On trade performance, she said Nigeria recorded a trade surplus in 2025, with total trade value estimated at ₦113 trillion in the first three quarters of the year. Exports, she added, grew by 11 per cent year-on-year to approximately $6.1 billion, the highest level in the country’s history.
She attributed the gains to export facilitation measures, expanded export warehouses, new air-cargo corridors across Africa and improved implementation of the African Continental Free Trade Area (AfCFTA), which helped boost Nigeria’s intra-African trade by 14 per cent.
In the industrial sector, the minister disclosed that special economic zones generated over $500 million in export revenue and created more than 20,000 direct jobs in 2025.
She also cited the Federal Executive Council’s approval of the National Industrial Policy and Nigeria’s successful bids to host CANEX 2026 and the Intra-Africa Trade Fair in 2027 as key milestones.

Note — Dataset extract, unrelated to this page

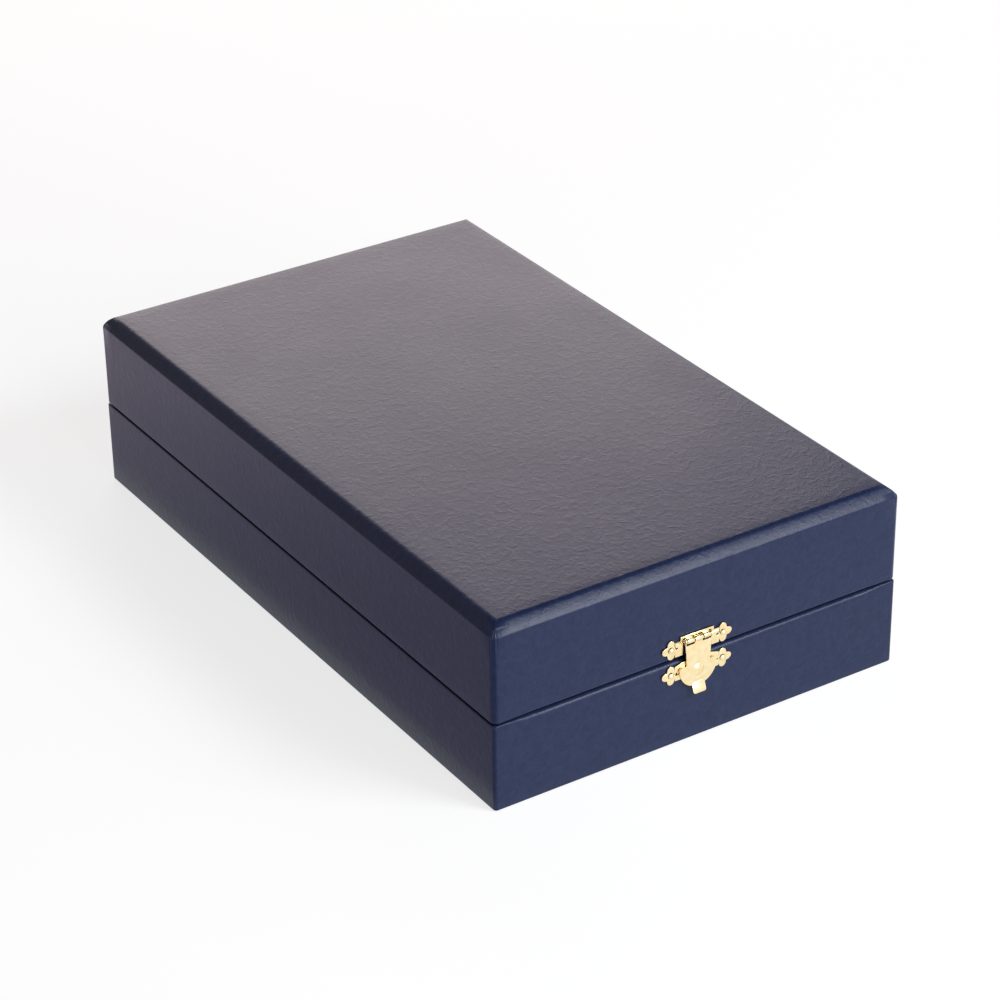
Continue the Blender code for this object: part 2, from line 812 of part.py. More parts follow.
def hasp(axis):
    """Swinging plate: knuckles, neck with two windows, shouldered shield, boss and finger tab."""
    quarter = math.pi / 2
    back = seat_gap + plate_thickness + fit_gap
    front = back + hasp_thickness
    window_top = clasp_pin_height - clasp_knuckle_radius
    shoulder = shield_radius - shoulder_radius
    shoulder_top = shoulder_radius - shield_drop
    outline = [(hasp_half, clasp_pin_height), (-hasp_half, clasp_pin_height)]
    outline += [(-hasp_neck_half, shoulder_top)]
    outline += arc((-shoulder, -shield_drop), shoulder_radius, quarter, 2 * quarter, corner_steps)
    outline += arc((0, -shield_drop), shield_radius, 2 * quarter, 4 * quarter, 4 * edge_steps)[1:-1]
    outline += arc((shoulder, -shield_drop), shoulder_radius, 0, quarter, corner_steps)
    outline += [(hasp_neck_half, shoulder_top)]
    sheet = prism("sheet", outline, back, front)
    tab_middle = (tab_length + tab_corner_radius) / 2
    tab = rounded_rectangle(tab_half, tab_middle, tab_corner_radius)
    tab_mesh = prism("tab", [(x, y - tab_middle) for x, y in tab], -hasp_thickness, 0)
    moved(tab_mesh, (0, tab_corner_radius - tab_root, front), Euler((-tab_tilt, 0, 0)))
    boss = moved(turned("boss", dome_profile(boss_radius, boss_height, -hasp_thickness / 2), round_sides),
                 (0, -boss_drop, front))
    hollow_radius = boss_radius - boss_wall
    hollow = moved(turned("hollow", dome_profile(hollow_radius, boss_height, -hasp_thickness - cut_overrun),
                          round_sides), (0, -boss_drop, front - boss_wall))
    windows = []
    for side in (-1, 1):
        near = side * (plate_knuckle_near - fit_gap)
        far = side * (plate_knuckle_far + fit_gap)
        low = (min(near, far), window_top - window_height, back - cut_overrun)
        high = (max(near, far), clasp_pin_height + cut_overrun, front + cut_overrun)
        windows.append(slab("window", low, high))
    cut_sheet = carved(sheet, joined=[tab_mesh, boss], removed=windows + [hollow])
    pin_centre = (clasp_pin_height, clasp_pin_out)
    knuckles = []
    middle = plate_knuckle_near - fit_gap
    outer = plate_knuckle_far + fit_gap
    for left, right in ((-hasp_half, -outer), (-middle, middle), (outer, hasp_half)):
        knuckles.append(cross_bar("knuckle", clasp_knuckle_radius, left, right, pin_centre))
    mesh = carved(cut_sheet, joined=knuckles, removed=[clasp_bore()])
    add_piece("hasp", mesh, brass, axis, (clasp_shift, -half_depth, seam_height), front_turn)


# Stop hinges: built flat, X across, Y up from the seam and Z out of the back face

def stepped_outline(spans, near, set_back, far, radius):
    """Outline whose near edge reaches in along its own knuckles and is set back beside the others."""
    edges = []
    for index, (left, right) in enumerate(spans):
        if left > -hinge_half and index == 0:
            edges += [(-hinge_half, set_back), (left, set_back)]
        edges += [(left, near), (right, near)]
        if index + 1 < len(spans):
            edges += [(right, set_back), (spans[index + 1][0], set_back)]
        elif right < hinge_half:
            edges += [(right, set_back), (hinge_half, set_back)]
    quarter = math.pi / 2
    edges += arc((hinge_half - radius, far - radius), radius, 0, quarter, corner_steps)
    edges += arc((radius - hinge_half, far - radius), radius, quarter, 2 * quarter, corner_steps)
    return edges


def stop_lip(side, spans):
    """Lip that meets the other leaf's lip when the lid is open, rooted on its own knuckles."""
    room = hinge_knuckle_radius + fit_gap
    outline = stepped_outline(spans, stop_root, room, stop_reach, stop_corner_radius)
    face = fit_gap / 2
    back = face + stop_thickness
    low, high = (-back, -face) if side > 0 else (face, back)
    turn = math.pi / 2 - side * stop_angle / 2
    return moved(prism("lip", outline, low, high), (0, 0, hinge_pin_out), Euler((turn, 0, 0)))


def hinge_leaf(side, spans):
    """One leaf: side is 1 on the lid and -1 on the base; spans are its own knuckles."""
    front = seat_gap + leaf_thickness
    room = hinge_knuckle_radius + fit_gap
    outline = stepped_outline(spans, 0, room, leaf_reach, leaf_corner_radius)
    plate = prism("leaf", [(x, side * y) for x, y in outline], seat_gap, front)
    cuts = []
    for across in (-hinge_nail_across, hinge_nail_across):
        start = (across, side * hinge_nail_drop, seat_gap - cut_overrun)
        end = (across, side * hinge_nail_drop, front + cut_overrun)
        cuts.append(rod("hole", nail_hole_radius, start, end, nail_sides))
    reach = hinge_half + cut_overrun
    cuts.append(cross_bar("bore", hinge_bore_radius, -reach, reach, (0, hinge_pin_out)))
    joined = []
    for left, right in spans:
        joined.append(cross_bar("knuckle", hinge_knuckle_radius, left, right, (0, hinge_pin_out)))
    joined.append(stop_lip(side, spans))
    return carved(plate, joined=joined, removed=cuts)


def hinge_pin_mesh():
    """Pin with a small head at each end."""
    reach = hinge_half + fit_gap
    end = reach + hinge_pin_head_length
    profile = ((-end, hinge_pin_head), (-reach, hinge_pin_head), (-reach, hinge_pin_radius),
               (reach, hinge_pin_radius), (reach, hinge_pin_head), (end, hinge_pin_head))
    loops = []
    for x, radius in profile:
        loop = []
        for step in range(round_sides):
            angle = math.tau * (step + 0.5) / round_sides
            loop.append((x, radius * math.cos(angle), hinge_pin_out + radius * math.sin(angle)))
        loops.append(loop)
    return loft("pin", loops)


def build_hinges(lid_axis):
    middle = hinge_middle_half
    outer_start = middle + fit_gap
    outer_spans = ((-hinge_half, -outer_start), (outer_start, hinge_half))
    middle_spans = ((-middle, middle),)
    lid_leaf = hinge_leaf(1, middle_spans)
    base_leaf = hinge_leaf(-1, outer_spans)
    pin = hinge_pin_mesh()
    for name, side in (("left", -1), ("right", 1)):
        place = (side * hinge_place, half_depth, seam_height)
        add_piece("hinge_lid_leaf_" + name, lid_leaf.copy(), brass, lid_axis, place, back_turn)
        add_piece("hinge_base_leaf_" + name, base_leaf.copy(), brass, None, place, back_turn)
        add_piece("hinge_pin_" + name, pin.copy(), brass, None, place, back_turn)


def build():
    clear_scene()
    lid_axis = add_axis("lid_axis", lid_axis_place)
    hasp_axis = add_axis("hasp_axis", hasp_axis_place)
    hasp_axis.parent = lid_axis
    hasp_axis.matrix_parent_inverse = Matrix.Translation(lid_axis_place).inverted()
    build_base()
    build_lid(lid_axis)
    catch_plate()
    clasp_plate(lid_axis)
    clasp_pin(lid_axis)
    hasp(hasp_axis)
    build_hinges(lid_axis)
    add_nails(lid_axis)


build()
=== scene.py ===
"""Looks of the plaque presentation box: covered case, bright clasp, stop hinges and a lined inside.

Units are metres and +Z is up, in the CAD's own frame. Every new piece keeps its object at the origin,
so that object coordinates are the frame's coordinates and the textures have their real scale.
"""

import math

import bmesh
import bpy
from mathutils import Euler, Matrix, Vector, noise


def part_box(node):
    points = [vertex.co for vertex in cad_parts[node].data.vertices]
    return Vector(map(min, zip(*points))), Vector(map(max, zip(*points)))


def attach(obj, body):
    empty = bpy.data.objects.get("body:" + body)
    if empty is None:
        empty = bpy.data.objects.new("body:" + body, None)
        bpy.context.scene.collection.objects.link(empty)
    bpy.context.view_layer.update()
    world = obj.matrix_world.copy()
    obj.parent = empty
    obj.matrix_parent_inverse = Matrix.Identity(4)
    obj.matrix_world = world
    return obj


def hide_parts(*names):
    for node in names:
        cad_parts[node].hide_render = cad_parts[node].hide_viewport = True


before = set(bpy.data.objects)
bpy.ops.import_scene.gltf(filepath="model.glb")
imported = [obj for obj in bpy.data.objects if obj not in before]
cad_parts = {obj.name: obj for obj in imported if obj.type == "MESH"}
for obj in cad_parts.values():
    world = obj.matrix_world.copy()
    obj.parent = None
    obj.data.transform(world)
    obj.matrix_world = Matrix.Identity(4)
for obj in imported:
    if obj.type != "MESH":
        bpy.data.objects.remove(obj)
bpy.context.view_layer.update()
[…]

Funding Gaps Remain a Major Concern
Despite these achievements, Oduwole warned that funding constraints were already limiting the ministry’s effectiveness.
She revealed that while personnel and overhead allocations were fully utilised in 2024 and 2025, capital releases had been inconsistent, noting that no capital funds were released to the ministry in 2025.
Senate committee members expressed concern that the 2026 proposal appeared to be largely a rollover of the 2025 budget, with limited provision for new capital initiatives, contrary to federal budget guidelines.
Responding, the minister maintained that even within the rollover framework, enhanced capital funding was essential.
“Our ministry is programme-led and service-oriented. We are not a revenue-generating ministry in the conventional sense,” she said.
“We facilitate investment, resolve regulatory bottlenecks, open markets for Nigerian products and support domestic investors. To do this effectively, we need capital resources.”
She added that the ministry plans to intensify non-oil export promotion, deepen AfCFTA implementation, roll out digital investor and trade facilitation platforms, and extend trade and investment support to sub-national levels across the six geopolitical zones in 2026—initiatives she said would be difficult under the current capital envelope.
The senators assured the minister that her concerns would be carefully reviewed as scrutiny of the 2026 Appropriation Bill continues, noting the growing pressure from MDAs for adequate funding.
They pledged that critical economic ministries would be properly funded to drive growth, create jobs and diversify Nigeria’s economy.
Minister of Trade and Investment and her Team at the budget defence.